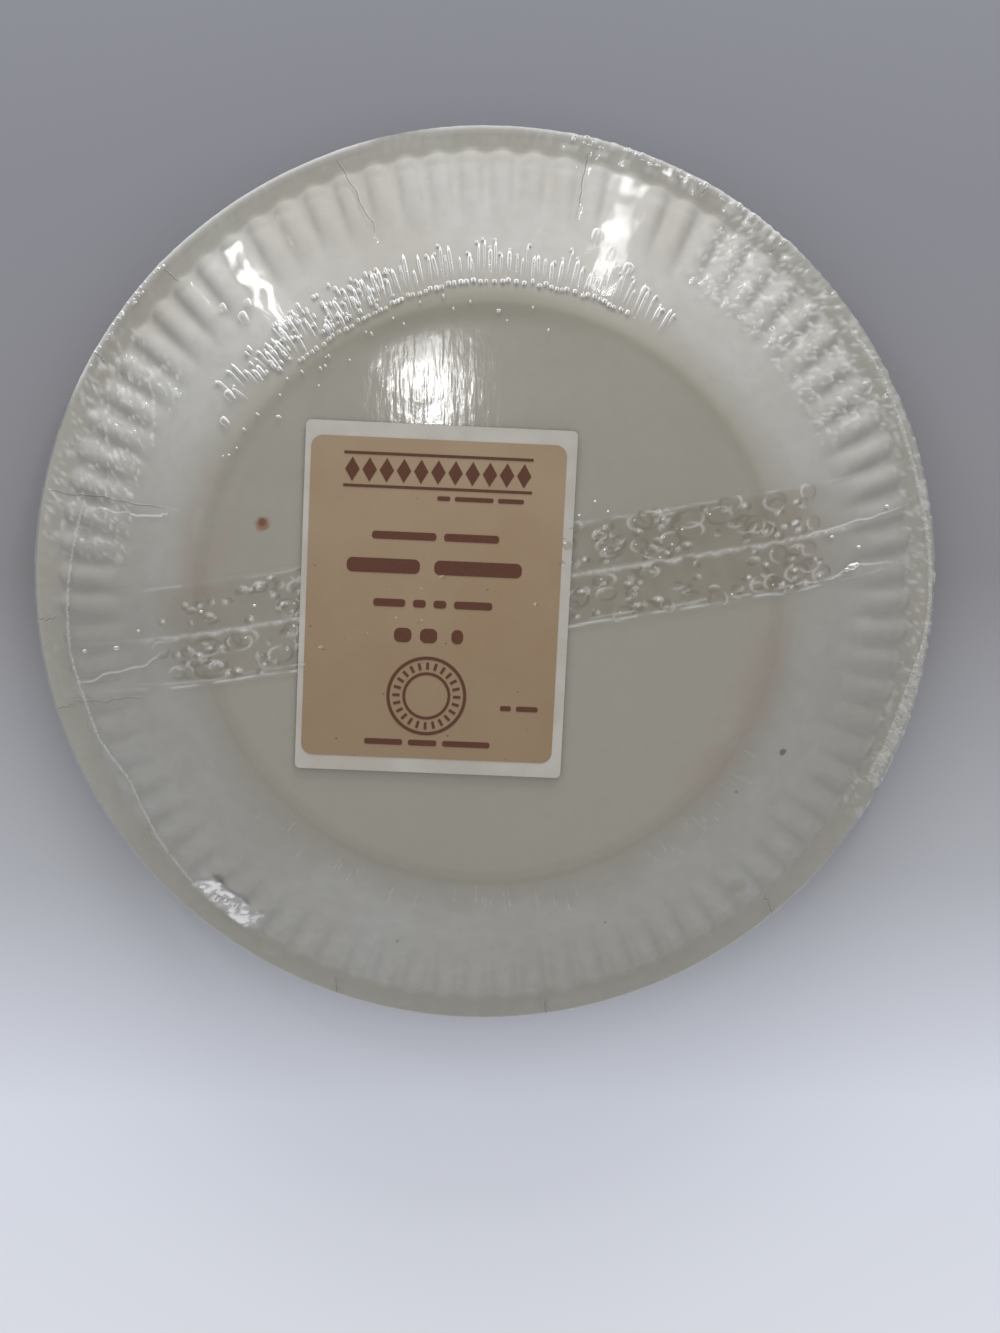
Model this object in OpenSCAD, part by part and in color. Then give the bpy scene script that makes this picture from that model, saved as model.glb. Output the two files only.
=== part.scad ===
// Stack of paper plates: eight fluted board plates, rims down, in a clear shrink film.
// The film is lapped and welded across the plates' backs, and carries a printed paper label.
// Units are mm. +Z is up. The origin is under the middle of the pack, on the surface it rests on.

/* [Plate] */
// Width across the rim
plate_d = 177.8; // [150:0.1:240]
// Flat lip outside the flutes
lip_w = 4.9; // [3:0.1:8]
// Wall from the lip to the crease round the base, seen from above
wall_run = 28.25; // [22:0.05:36]
// Slope of the fluted part of the wall, in degrees
wall_slope = 35; // [30:1:40]
// Slope of the wall where it meets the base, in degrees
crease_slope = 14; // [8:1:20]
// Thickness of the board, measured upright
board_t = 0.5; // [0.35:0.05:0.7]
// Upright air between two nested plates
nest_gap = 0.4; // [0.3:0.05:1.2]

/* [Flutes] */
// Flutes round the plate
flute_n = 84; // [60:1:96]
// Turn of the ring of flutes, in degrees
flute_turn = -1.7; // [-2:0.1:2]
// Straight part of the wall that carries them, seen from above
flute_run = 16; // [12:0.5:20]
// Height of a crown above the wall
flute_h = 0.9; // [0.6:0.05:1.2]
// Bare wall between two flutes at their inner ends
flute_gap = 0.75; // [0.5:0.05:1.5]
// Bare wall beyond each end of a flute
flute_margin = 0.9; // [0.5:0.1:2]
// Slope of a flute's outer end, in degrees to the wall
flute_toe = 25; // [18:1:28]
// Slope of its inner end, in degrees to the wall
flute_fade = 7; // [7:1:20]
// Height where the round crown gives way to straight sides
flute_skirt = 0.3; // [0.2:0.05:0.4]

/* [Film] */
// Film, drawn thicker than the real one
film_t = 0.2; // [0.1:0.05:0.3]
// Air between film and board
film_clear = 0.1; // [0.05:0.05:0.3]
// Width of the lap of film over film
seam_w = 20.5; // [10:0.5:30]
// What the lap adds to the film
seam_t = 0.1; // [0.05:0.05:0.3]
// The lap's turn from the X axis, in degrees
seam_angle = 9.2; // [-45:0.1:45]
// Middle of the lap, from the pack's middle, across the lap
seam_y = 1.75; // [-8:0.05:8]
// Width of the welded line along the middle of the lap
weld_w = 1.2; // [0.6:0.1:3]
// What the weld adds to the lap
weld_t = 0.1; // [0.05:0.05:0.3]

/* [Label] */
// Width of the label's paper
label_w = 51.3; // [36:0.1:56]
// Length of the label's paper
label_l = 67; // [50:0.5:74]
// Radius of the paper's corners
label_r = 1; // [0.5:0.1:4]
// Thickness of the paper
label_t = 0.12; // [0.08:0.01:0.3]
// Middle of the label, to the right of the pack's middle
label_x = -10.5; // [-14:0.1:14]
// Middle of the label, up from the pack's middle
label_y = -0.6; // [-8:0.1:8]
// The label's turn, in degrees
label_angle = -2.4; // [-10:0.1:10]
// Glue between the weld and the label
glue_t = 0.02; // [0.01:0.01:0.1]

/* [Print] */
// Bare paper at the left of the ink field
border_left = 1.1; // [0.5:0.1:4]
// Bare paper at its right
border_right = 1.9; // [0.5:0.1:4]
// Bare paper at its top and bottom
border_end = 2.8; // [0.5:0.1:6]
// Radius of the ink field's corners
panel_r = 2.2; // [0.5:0.1:6]
// Each layer of ink, drawn thicker than it is
ink_t = 0.06; // [0.03:0.01:0.1]
// Lozenges in the band at the top of the label
lozenge_n = 11; // [5:1:16]
// Flutes drawn in the plate sign
sign_flutes = 24; // [12:1:36]

/* [Hidden] */
$fn = 96;
plate_n = 8;

root = 0.8;            // how far a flute's block reaches under the wall, for the cuts
spare = 3;             // what a cutting block runs past the work

pitch = board_t + nest_gap;
plate_r = plate_d / 2;
lip_r = plate_r - lip_w;
base_r = lip_r - wall_run;
straight_r = lip_r - flute_run;
straight_z = flute_run * tan(wall_slope);

// The wall's upper part is an arc that leaves the straight part without a bend.
arc_r = (straight_r - base_r) / (sin(wall_slope) - sin(crease_slope));
arc_x = straight_r - arc_r * sin(wall_slope);
arc_z = straight_z - arc_r * cos(wall_slope);
arc_step = (wall_slope - crease_slope) / 4;
depth = arc_z + arc_r * cos(crease_slope);

// Flutes lie along the wall, so their lengths are measured down its slope.
flute_len = flute_run / cos(wall_slope) - 2 * flute_margin;
flute_in_r = straight_r + flute_margin * cos(wall_slope);
flute_w = 2 * PI * flute_in_r / flute_n - flute_gap;
crown_r = (flute_h * flute_h + flute_w * flute_w / 4) / (2 * flute_h);
crown_z = flute_h - crown_r;
skirt_x = sqrt(crown_r * crown_r - pow(flute_skirt - crown_z, 2));
skirt_fall = skirt_x / (flute_skirt - crown_z);

// Heights in the pack.
seat_z = film_t + film_clear;
top_lip_z = (plate_n - 1) * pitch + board_t;
film_out = film_clear + film_t;
film_top_z = seat_z + top_lip_z + depth + film_out;
label_z = film_top_z + seam_t + weld_t + glue_t;

panel_w = label_w - border_left - border_right;
panel_l = label_l - 2 * border_end;

// Plates

// The half section under a plate's back, from the axis out to radius r.
module back_section(r) {
    polygon([[0, -spare], [0, depth], [base_r, depth], [straight_r, straight_z],
             [lip_r, 0], [r, 0], [r, -spare]]);
    intersection() {
        translate([arc_x, arc_z]) circle(arc_r);
        polygon([[base_r, 0], [base_r, depth], [straight_r, straight_z], [straight_r, 0]]);
    }
}

// One flute on a level wall, its crown along +X, from its inner end.
module flute() {
    side_x = skirt_x + (root + flute_skirt) / skirt_fall;
    peak_x = skirt_x - (flute_h - flute_skirt) / skirt_fall;
    top_x = flute_len * tan(flute_toe) / (tan(flute_toe) + tan(flute_fade));
    intersection() {
        rotate([90, 0, 90]) linear_extrude(flute_len + spare) intersection() {
            translate([0, crown_z]) circle(crown_r);
            polygon([[-side_x, -root], [-peak_x, flute_h], [peak_x, flute_h], [side_x, -root]]);
        }
        rotate([90, 0, 0]) linear_extrude(2 * flute_w, center = true)
            polygon([[0, -root], [0, 0], [top_x, top_x * tan(flute_fade)],
                     [flute_len + root / tan(flute_toe), -root]]);
    }
}

module flutes() {
    for (i = [0 : flute_n - 1])
        rotate([0, 0, flute_turn + i * 360 / flute_n])
            translate([lip_r, 0, 0])
                rotate([0, wall_slope, 0])
                    translate([-flute_len - flute_margin, 0, 0])
                        flute();
}

// The solid under a plate's back. A plate is this form less the same form one board lower,
// so plates of one shape nest at any pitch.
module back_form(r) {
    rotate_extrude() back_section(r);
    flutes();
}

module plate(i) {
    color("WhiteSmoke")
        translate([0, 0, seat_z + (i - 1) * pitch + board_t])
            difference() {
                back_form(plate_r);
                translate([0, 0, -board_t]) back_form(plate_r + spare);
            }
}

// Film

// Half outline of the stack with air or film of thickness off laid over it.
// It bridges the flutes' crowns, then runs straight from their ends to the rim.
function wall_point(r, off) =
    [r + off * sin(wall_slope), (lip_r - r) * tan(wall_slope) + off * cos(wall_slope)];

function film_outline(off) = concat(
    [[0, depth + off], [base_r + off * tan(crease_slope / 2), depth + off]],
    [for (a = [crease_slope + arc_step : arc_step : wall_slope])
        [arc_x + (arc_r + off) * sin(a), arc_z + (arc_r + off) * cos(a)]],
    [wall_point(flute_in_r + flute_h / tan(flute_fade) * cos(wall_slope), flute_h + off),
     wall_point(lip_r - (flute_margin + flute_h / tan(flute_toe)) * cos(wall_slope),
                flute_h + off),
     [plate_r + off, off],
     [plate_r + off, -top_lip_z - off],
     [0, -top_lip_z - off]]);

module film_form(off) {
    translate([0, 0, seat_z + top_lip_z]) rotate_extrude() polygon(film_outline(off));
}

// A strip across the backs, from rim to rim.
module strip(w, off) {
    intersection() {
        film_form(off);
        rotate([0, 0, seam_angle])
            translate([-plate_d, seam_y - w / 2, seat_z + top_lip_z])
                cube([2 * plate_d, w, depth + spare]);
    }
}

module shrink_film() {
    color("LightBlue", 0.3)
        difference() {
            union() {
                film_form(film_out);
                strip(seam_w, film_out + seam_t);
                strip(weld_w, film_out + seam_t + weld_t);
            }
            film_form(film_clear);
        }
}

// Label

module rounded(w, l, r) {
    square([w - 2 * r, l], center = true);
    square([w, l - 2 * r], center = true);
    for (x = [-1, 1], y = [-1, 1])
        translate([x * (w / 2 - r), y * (l / 2 - r)]) circle(r);
}

module ring(r, line) {
    difference() {
        circle(r);
        circle(r - line);
    }
}

module on_pack(z) {
    translate([label_x, label_y, label_z + z]) rotate([0, 0, label_angle]) children();
}

module on_panel(z) {
    on_pack(z) translate([(border_left - border_right) / 2, 0, 0]) children();
}

// The print's places and sizes are shares of the ink field: across from its middle, up from
// its middle, and the width and height of what is drawn there.
module print_at(across, up) {
    translate([across * panel_w, up * panel_l]) children();
}

function total(v, n) = n <= 0 ? 0 : v[n - 1] + total(v, n - 1);

// A row of bars, whose lengths go as the list says.
module bars(across, up, wide, tall, lengths) {
    n = len(lengths);
    h = tall * panel_l;
    unit = (wide * panel_w - (n - 1) * h) / total(lengths, n);
    print_at(across - wide / 2, up)
        for (i = [0 : n - 1])
            translate([unit * (total(lengths, i) + lengths[i] / 2) + h * i, 0])
                rounded(unit * lengths[i], h, 0.4 * h);
}

// A band of lozenges between two rules.
module band(across, up, wide, tall) {
    w = wide * panel_w;
    h = tall * panel_l;
    step = w / lozenge_n;
    print_at(across, up) {
        for (side = [-1, 1])
            translate([0, side * 0.46 * h]) square([w, 0.08 * h], center = true);
        for (i = [0 : lozenge_n - 1])
            translate([step * (i + 0.5) - w / 2, 0])
                polygon([[-0.42 * step, 0], [0, -0.34 * h], [0.42 * step, 0], [0, 0.34 * h]]);
    }
}

// A plate seen from above, with its flutes.
module plate_sign(across, up, tall) {
    r = tall * panel_l / 2;
    print_at(across, up) {
        ring(r, 0.08 * r);
        ring(0.6 * r, 0.07 * r);
        for (i = [0 : sign_flutes - 1])
            rotate(i * 360 / sign_flutes)
                translate([0.76 * r, 0]) square([0.18 * r, 0.07 * r], center = true);
    }
}

module label() {
    color("White") on_pack(0) linear_extrude(label_t) rounded(label_w, label_l, label_r);
}

module label_panel() {
    color("Tan") on_panel(label_t) linear_extrude(ink_t) rounded(panel_w, panel_l, panel_r);
}

module label_print() {
    color("SaddleBrown") on_panel(label_t + ink_t) linear_extrude(ink_t) {
        band(0, 0.4, 0.74, 0.11);
        bars(0.17, 0.32, 0.34, 0.014, [2, 6, 4]);
        bars(0, 0.2, 0.5, 0.024, [7, 6]);
        bars(0, 0.105, 0.69, 0.045, [5, 6]);
        bars(0, -0.01, 0.47, 0.024, [5, 2, 2, 6]);
        bars(0, -0.11, 0.25, 0.045, [1, 3, 2]);
        plate_sign(-0.01, -0.3, 0.25);
        bars(0.36, -0.33, 0.15, 0.016, [2, 4]);
        bars(0, -0.45, 0.5, 0.018, [4, 3, 5]);
    }
}

for (i = [1 : plate_n])
    plate(i);
shrink_film();
label();
label_panel();
label_print();
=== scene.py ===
"""Stack of paper plates in shrink film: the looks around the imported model.

Lengths are metres. On the film, places and heights are millimetres and clock angles are degrees.
"""

import math
import random
from bisect import bisect_right

import bpy
from mathutils import Matrix, Vector, noise


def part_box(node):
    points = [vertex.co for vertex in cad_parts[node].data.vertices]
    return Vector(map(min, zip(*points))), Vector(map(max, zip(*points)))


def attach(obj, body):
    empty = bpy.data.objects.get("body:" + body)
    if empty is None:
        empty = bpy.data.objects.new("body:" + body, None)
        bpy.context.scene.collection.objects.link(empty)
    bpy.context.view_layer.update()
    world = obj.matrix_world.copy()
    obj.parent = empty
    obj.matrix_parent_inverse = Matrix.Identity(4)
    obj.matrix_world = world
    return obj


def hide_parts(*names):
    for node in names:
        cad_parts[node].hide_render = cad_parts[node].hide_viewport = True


MM = 0.001

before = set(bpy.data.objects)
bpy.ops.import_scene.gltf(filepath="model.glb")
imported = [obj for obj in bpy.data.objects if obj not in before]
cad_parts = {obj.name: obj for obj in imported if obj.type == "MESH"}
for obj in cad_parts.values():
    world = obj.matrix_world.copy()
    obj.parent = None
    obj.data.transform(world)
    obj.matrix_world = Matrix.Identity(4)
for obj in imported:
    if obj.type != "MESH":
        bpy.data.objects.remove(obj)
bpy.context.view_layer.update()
scene = bpy.context.scene

# Sizes shared with the solids

PLATE_COUNT = 8
TOP_PLATE = f"plate_{PLATE_COUNT}"
PITCH = 0.9 * MM
BOARD_T = 0.41 * MM
PLATE_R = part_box(TOP_PLATE)[1].x
LIP_R = PLATE_R - 4.9 * MM
BASE_R = LIP_R - 28.25 * MM
STRAIGHT_R = LIP_R - 16 * MM
WALL_SLOPE = math.radians(35)
CREASE_SLOPE = math.radians(14)
ARC_R = (STRAIGHT_R - BASE_R) / (math.sin(WALL_SLOPE) - math.sin(CREASE_SLOPE))
ARC_X = STRAIGHT_R - ARC_R * math.sin(WALL_SLOPE)
ARC_Z = (LIP_R - STRAIGHT_R) * math.tan(WALL_SLOPE) - ARC_R * math.cos(WALL_SLOPE)
DEPTH = ARC_Z + ARC_R * math.cos(CREASE_SLOPE)
TOP_RIM_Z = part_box(TOP_PLATE)[1].z - DEPTH

FLUTE_COUNT = 84
FLUTE_TURN = math.radians(-1.7)
FLUTE_H = 1.0 * MM
FLUTE_HALF_W = 2.35 * MM
FLUTE_OUT_R = LIP_R + 0.7 * MM
CAP_R = LIP_R - 2.2 * MM
FLUTE_IN_R = STRAIGHT_R + 0.2 * MM
FLUTE_FADE = 10.5 * MM
FLUTE_COLUMNS = 10
CROWN_POWER = 0.95
CAP_DIP = 0.28
CAP_DIP_W = 0.55 * MM
BASE_ROUND_R = 4 * MM
LIP_ROUND_R = 2 * MM
WALL_STEPS = 26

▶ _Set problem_
Copy exactly, and only, the lines from the one containing "rounded(panel_w, panel_l, panel_r);" through the one containing "zip(*points))), Vector(map(max, zip(*points)))".

▶ _The output_
    color("Tan") on_panel(label_t) linear_extrude(ink_t) rounded(panel_w, panel_l, panel_r);
}

module label_print() {
    color("SaddleBrown") on_panel(label_t + ink_t) linear_extrude(ink_t) {
        band(0, 0.4, 0.74, 0.11);
        bars(0.17, 0.32, 0.34, 0.014, [2, 6, 4]);
        bars(0, 0.2, 0.5, 0.024, [7, 6]);
        bars(0, 0.105, 0.69, 0.045, [5, 6]);
        bars(0, -0.01, 0.47, 0.024, [5, 2, 2, 6]);
        bars(0, -0.11, 0.25, 0.045, [1, 3, 2]);
        plate_sign(-0.01, -0.3, 0.25);
        bars(0.36, -0.33, 0.15, 0.016, [2, 4]);
        bars(0, -0.45, 0.5, 0.018, [4, 3, 5]);
    }
}

for (i = [1 : plate_n])
    plate(i);
shrink_film();
label();
label_panel();
label_print();
=== scene.py ===
"""Stack of paper plates in shrink film: the looks around the imported model.

Lengths are metres. On the film, places and heights are millimetres and clock angles are degrees.
"""

import math
import random
from bisect import bisect_right

import bpy
from mathutils import Matrix, Vector, noise


def part_box(node):
    points = [vertex.co for vertex in cad_parts[node].data.vertices]
    return Vector(map(min, zip(*points))), Vector(map(max, zip(*points)))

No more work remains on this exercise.